Friday, July 27, 2007

Relaxing

I figured that relaxing is not doing nothing. It's doing something else that you enjoy doing.

My brain was so fired up and boggled and clogged with work stuff somehow... that today didn't even feel like the eve of a weekend. How can this be man. So... my brain tried to craft a little escape route for this choking suffocation by day dreaming about Gelare ice-cream. Blueberry yoghurt, strawberry cheesecake... mango, chocolate... yummmmmm. I love Gelare ice-cream.

And I started dreaming about the days when my 5-head market gang will get together for our long-discussed trip in search for the nice fishball noodles, nice vegetarian mee fen, ji cheong fun and awwww gui ( yam cake la). And of coz, there'll be our regular shopping trips to Good luck provision store to stock up the work place with tidbits and munchies to aid de-stressing.

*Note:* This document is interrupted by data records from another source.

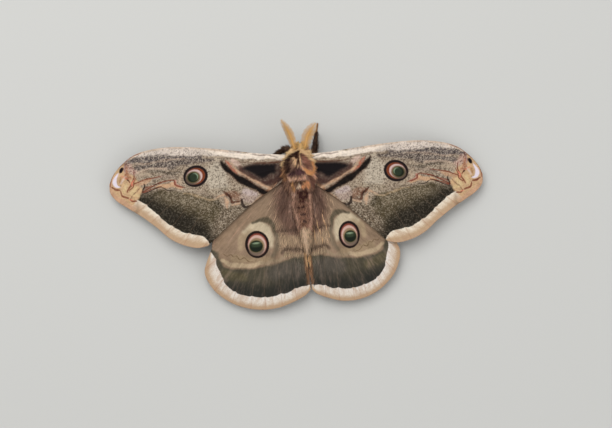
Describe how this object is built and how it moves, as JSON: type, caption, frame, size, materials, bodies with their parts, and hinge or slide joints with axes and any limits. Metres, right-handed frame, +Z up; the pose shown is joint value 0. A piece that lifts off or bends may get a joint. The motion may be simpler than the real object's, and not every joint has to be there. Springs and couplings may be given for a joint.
{
  "type": "giant peacock moth",
  "caption": "Large moth at rest with its eyespotted wings spread flat, standing on its legs, a still life-size model.",
  "frame": {"origin": "on the floor, below the middle of the box round the moth", "axes": "+X to the moth's right across the wingspan, +Y forward towards the head, +Z up"},
  "size_m": [0.1352, 0.0684, 0.0142],
  "materials": {
    "forewing_scales": "matte scales in grey-brown with cream, rust and black markings",
    "hindwing_scales": "matte scales in taupe and mauve-brown with cream and black markings",
    "body_hair": "soft woolly hair, chocolate and maroon-brown",
    "head_hair": "soft golden-tan hair",
    "eye": "dark glossy compound eye",
    "antenna": "golden-tan feathered horn",
    "leg_hair": "short dark brown hair, tan on the feet"
  },
  "bodies": {
    "root": {"thorax": "body_hair", "abdomen": "body_hair", "head": "head_hair", "eye_left": "eye", "eye_right": "eye", "antenna_left": "antenna", "antenna_right": "antenna", "forewing_left": "forewing_scales", "forewing_right": "forewing_scales", "hindwing_left": "hindwing_scales", "hindwing_right": "hindwing_scales", "leg_front_left": "leg_hair", "leg_front_right": "leg_hair", "leg_mid_left": "leg_hair", "leg_mid_right": "leg_hair", "leg_hind_left": "leg_hair", "leg_hind_right": "leg_hair"}
  },
  "joints": []
}
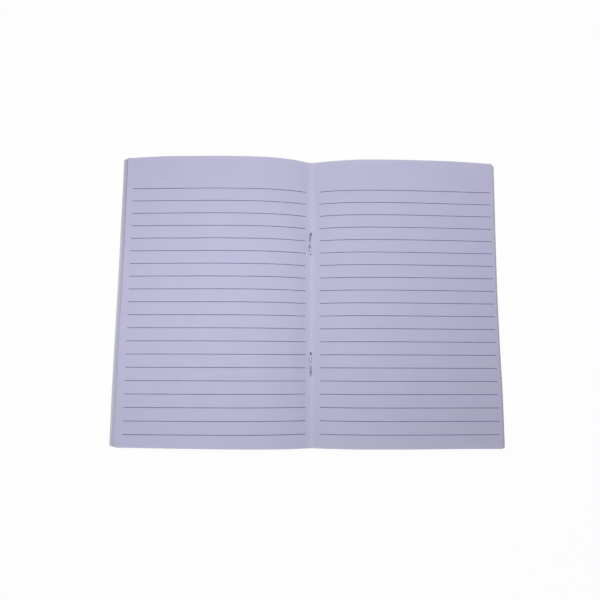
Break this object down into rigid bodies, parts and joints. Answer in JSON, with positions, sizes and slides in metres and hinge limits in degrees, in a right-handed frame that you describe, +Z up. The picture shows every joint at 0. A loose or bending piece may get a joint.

And... there'll be the plans to go exercise, play badminton, swim and go blading. (Eh 5-head market gang! Are you reading this? hahaha)

And being the same old closet guitar player (who really can't figure out how anyone can ever listen to a song and juz play offhand like that), I still like my guitar tho' I make no progress whatsoever. Despite that, attempting to listen to the same old songs over n over again in hope of finding guitar-strumming-enlightenment kinda de-stresses me. haha. Maybe I'd find enlightenment one day. Maybe.

And baking is still fun. As long as someone eats whatever I bake. hahaha. I know Ls will do that. Righttttt???

Seeya all around. Relaxxxxx...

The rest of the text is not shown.